▶ _EXERCISE OBJECTIVE_:
Go through the data below and gather each line containing "this".

▶ _WORKING DATA_:
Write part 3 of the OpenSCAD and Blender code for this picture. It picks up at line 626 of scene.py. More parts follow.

...

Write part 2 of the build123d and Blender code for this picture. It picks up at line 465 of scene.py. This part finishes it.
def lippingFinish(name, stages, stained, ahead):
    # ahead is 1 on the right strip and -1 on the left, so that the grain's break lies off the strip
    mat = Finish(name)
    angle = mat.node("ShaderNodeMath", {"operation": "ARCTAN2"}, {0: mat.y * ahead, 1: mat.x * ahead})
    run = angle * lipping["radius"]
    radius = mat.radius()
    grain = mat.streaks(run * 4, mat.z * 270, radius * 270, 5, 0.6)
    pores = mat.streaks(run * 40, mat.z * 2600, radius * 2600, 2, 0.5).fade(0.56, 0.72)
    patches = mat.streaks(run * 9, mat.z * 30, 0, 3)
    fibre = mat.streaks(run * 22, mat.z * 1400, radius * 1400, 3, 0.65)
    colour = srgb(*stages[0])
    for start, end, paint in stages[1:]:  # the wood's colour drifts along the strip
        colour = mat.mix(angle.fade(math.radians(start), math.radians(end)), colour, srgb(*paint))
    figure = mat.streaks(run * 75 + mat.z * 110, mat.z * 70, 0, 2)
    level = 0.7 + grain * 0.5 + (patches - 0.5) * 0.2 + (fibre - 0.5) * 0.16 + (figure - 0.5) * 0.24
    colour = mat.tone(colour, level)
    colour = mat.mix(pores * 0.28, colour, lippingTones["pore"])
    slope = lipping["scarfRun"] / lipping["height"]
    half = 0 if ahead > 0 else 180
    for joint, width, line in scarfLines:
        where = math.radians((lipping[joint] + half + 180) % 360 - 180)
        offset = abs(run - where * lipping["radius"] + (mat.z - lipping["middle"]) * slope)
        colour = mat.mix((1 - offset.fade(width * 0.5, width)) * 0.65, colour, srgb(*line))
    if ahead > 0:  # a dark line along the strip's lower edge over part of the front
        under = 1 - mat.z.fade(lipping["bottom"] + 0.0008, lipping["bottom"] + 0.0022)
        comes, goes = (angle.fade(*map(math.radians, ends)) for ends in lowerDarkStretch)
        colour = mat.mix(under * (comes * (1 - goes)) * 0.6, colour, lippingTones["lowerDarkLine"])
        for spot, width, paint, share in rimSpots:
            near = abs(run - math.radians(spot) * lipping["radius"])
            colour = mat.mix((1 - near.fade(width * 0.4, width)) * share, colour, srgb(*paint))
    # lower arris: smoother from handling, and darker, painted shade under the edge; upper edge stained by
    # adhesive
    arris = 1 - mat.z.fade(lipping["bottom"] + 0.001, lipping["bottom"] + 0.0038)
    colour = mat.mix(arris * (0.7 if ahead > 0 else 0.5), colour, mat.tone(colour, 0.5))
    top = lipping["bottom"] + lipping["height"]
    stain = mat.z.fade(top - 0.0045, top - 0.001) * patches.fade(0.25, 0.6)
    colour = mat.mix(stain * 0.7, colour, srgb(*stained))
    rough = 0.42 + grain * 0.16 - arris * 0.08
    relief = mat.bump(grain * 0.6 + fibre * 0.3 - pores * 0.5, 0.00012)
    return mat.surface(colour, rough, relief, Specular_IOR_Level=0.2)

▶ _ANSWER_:
Write part 3 of the OpenSCAD and Blender code for this picture. It picks up at line 626 of scene.py. More parts follow.
Write part 2 of the build123d and Blender code for this picture. It picks up at line 465 of scene.py. This part finishes it.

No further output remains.